_PROBLEM TO SOLVE_. Find all lines in the records that include the word "Blender", and copy them out.

******************************

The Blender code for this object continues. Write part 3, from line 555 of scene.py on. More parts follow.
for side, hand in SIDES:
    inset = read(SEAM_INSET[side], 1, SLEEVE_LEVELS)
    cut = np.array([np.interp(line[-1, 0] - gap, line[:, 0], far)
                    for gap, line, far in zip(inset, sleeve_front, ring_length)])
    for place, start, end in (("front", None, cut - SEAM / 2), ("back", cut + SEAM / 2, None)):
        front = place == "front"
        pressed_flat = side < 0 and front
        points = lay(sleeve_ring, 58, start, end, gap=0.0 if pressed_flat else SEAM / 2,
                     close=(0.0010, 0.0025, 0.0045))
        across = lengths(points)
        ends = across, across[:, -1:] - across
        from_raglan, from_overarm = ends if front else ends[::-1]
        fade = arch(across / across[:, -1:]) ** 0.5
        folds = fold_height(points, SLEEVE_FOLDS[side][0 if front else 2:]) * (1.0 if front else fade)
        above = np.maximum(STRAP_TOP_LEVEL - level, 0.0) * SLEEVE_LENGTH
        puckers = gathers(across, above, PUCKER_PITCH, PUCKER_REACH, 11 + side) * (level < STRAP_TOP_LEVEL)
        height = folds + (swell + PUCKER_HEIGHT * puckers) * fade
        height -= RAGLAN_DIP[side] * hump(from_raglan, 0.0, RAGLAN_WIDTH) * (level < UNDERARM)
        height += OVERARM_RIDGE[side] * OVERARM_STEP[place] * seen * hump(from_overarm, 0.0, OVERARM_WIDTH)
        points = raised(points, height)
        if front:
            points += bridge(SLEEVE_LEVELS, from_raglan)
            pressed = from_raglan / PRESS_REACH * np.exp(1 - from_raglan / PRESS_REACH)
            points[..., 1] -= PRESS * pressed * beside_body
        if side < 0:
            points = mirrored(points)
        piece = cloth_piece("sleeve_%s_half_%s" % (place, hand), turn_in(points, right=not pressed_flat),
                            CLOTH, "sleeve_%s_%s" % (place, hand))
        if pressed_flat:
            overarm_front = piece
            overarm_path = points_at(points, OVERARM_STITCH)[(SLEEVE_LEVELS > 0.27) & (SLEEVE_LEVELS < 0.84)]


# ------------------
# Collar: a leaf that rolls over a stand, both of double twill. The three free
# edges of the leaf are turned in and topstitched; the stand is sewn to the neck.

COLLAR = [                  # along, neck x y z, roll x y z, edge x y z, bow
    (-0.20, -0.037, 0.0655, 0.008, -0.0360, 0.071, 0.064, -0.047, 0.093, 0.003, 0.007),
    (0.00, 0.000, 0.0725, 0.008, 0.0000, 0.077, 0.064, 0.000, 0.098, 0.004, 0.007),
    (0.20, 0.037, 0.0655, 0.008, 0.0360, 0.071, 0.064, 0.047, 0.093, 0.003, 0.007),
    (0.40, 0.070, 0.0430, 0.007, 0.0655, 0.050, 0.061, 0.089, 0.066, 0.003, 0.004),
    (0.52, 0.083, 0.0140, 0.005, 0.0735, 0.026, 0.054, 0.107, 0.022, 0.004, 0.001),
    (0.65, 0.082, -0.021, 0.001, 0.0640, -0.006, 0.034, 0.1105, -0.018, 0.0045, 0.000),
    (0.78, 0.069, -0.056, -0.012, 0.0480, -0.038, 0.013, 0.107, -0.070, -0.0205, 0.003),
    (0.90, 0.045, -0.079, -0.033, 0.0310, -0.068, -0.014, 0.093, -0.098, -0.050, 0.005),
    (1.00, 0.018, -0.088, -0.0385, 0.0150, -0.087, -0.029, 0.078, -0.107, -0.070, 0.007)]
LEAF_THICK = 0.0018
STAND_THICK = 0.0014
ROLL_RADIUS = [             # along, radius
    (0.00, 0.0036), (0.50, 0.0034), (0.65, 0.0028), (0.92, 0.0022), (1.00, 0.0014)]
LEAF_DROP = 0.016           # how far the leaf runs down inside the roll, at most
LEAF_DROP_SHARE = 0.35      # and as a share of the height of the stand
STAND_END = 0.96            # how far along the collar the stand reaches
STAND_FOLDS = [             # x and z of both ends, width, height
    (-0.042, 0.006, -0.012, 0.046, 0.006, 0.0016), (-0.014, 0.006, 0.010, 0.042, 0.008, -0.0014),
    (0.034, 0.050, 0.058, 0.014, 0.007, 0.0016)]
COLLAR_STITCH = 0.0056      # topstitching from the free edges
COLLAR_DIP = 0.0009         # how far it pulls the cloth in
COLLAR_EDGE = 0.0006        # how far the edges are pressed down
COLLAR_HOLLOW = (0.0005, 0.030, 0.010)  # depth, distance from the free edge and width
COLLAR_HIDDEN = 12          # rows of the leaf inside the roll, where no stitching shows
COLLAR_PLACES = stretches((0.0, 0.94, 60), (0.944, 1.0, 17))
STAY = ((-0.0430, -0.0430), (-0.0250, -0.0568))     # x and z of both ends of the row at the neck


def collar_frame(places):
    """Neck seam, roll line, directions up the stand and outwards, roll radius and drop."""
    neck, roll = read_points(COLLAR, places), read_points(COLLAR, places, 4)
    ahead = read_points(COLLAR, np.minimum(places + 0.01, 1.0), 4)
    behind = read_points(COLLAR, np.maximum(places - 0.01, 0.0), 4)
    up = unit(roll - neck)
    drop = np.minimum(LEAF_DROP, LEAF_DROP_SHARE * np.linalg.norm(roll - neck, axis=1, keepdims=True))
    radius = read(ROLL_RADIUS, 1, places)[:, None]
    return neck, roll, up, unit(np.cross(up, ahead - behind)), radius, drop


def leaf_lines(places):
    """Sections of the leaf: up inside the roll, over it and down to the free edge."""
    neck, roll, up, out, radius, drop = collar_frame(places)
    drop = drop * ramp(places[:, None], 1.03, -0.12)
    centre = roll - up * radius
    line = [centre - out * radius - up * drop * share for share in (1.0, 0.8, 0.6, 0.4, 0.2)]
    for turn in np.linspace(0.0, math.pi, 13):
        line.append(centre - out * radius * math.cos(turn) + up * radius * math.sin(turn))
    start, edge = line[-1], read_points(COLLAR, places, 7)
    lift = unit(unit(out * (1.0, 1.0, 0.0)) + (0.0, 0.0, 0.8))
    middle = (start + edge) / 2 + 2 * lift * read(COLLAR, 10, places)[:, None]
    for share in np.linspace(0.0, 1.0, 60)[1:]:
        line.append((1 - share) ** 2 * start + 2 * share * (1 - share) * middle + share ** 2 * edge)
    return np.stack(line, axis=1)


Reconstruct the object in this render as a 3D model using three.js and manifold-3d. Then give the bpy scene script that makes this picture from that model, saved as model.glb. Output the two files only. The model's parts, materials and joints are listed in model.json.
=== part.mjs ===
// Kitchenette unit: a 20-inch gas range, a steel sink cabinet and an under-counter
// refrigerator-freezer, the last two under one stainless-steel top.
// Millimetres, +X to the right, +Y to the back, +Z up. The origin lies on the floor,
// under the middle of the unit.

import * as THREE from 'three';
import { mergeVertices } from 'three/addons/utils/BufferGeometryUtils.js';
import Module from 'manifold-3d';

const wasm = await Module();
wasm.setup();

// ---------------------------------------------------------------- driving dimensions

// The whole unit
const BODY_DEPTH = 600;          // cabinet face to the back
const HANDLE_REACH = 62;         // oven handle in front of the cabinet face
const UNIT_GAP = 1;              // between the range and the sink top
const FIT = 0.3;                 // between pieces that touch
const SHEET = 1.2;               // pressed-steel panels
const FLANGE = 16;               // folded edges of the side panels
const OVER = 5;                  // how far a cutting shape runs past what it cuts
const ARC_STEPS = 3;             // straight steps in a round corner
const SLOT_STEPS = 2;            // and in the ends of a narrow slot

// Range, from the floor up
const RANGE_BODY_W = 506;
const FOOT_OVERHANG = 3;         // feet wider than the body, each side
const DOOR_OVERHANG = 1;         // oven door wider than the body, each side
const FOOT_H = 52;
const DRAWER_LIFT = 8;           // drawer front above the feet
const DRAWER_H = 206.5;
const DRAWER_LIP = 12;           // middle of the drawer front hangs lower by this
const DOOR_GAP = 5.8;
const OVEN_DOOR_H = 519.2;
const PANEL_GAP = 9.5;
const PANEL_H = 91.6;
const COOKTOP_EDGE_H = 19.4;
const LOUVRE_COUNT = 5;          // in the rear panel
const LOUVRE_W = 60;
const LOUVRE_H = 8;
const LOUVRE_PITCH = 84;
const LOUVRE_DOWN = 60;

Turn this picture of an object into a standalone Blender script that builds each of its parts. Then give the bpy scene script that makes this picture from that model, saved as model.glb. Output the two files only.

******************************

_OUTPUT BELOW_.
The Blender code for this object continues. Write part 3, from line 555 of scene.py on. More parts follow.
Turn this picture of an object into a standalone Blender script that builds each of its parts. Then give the bpy scene script that makes this picture from that model, saved as model.glb. Output the two files only.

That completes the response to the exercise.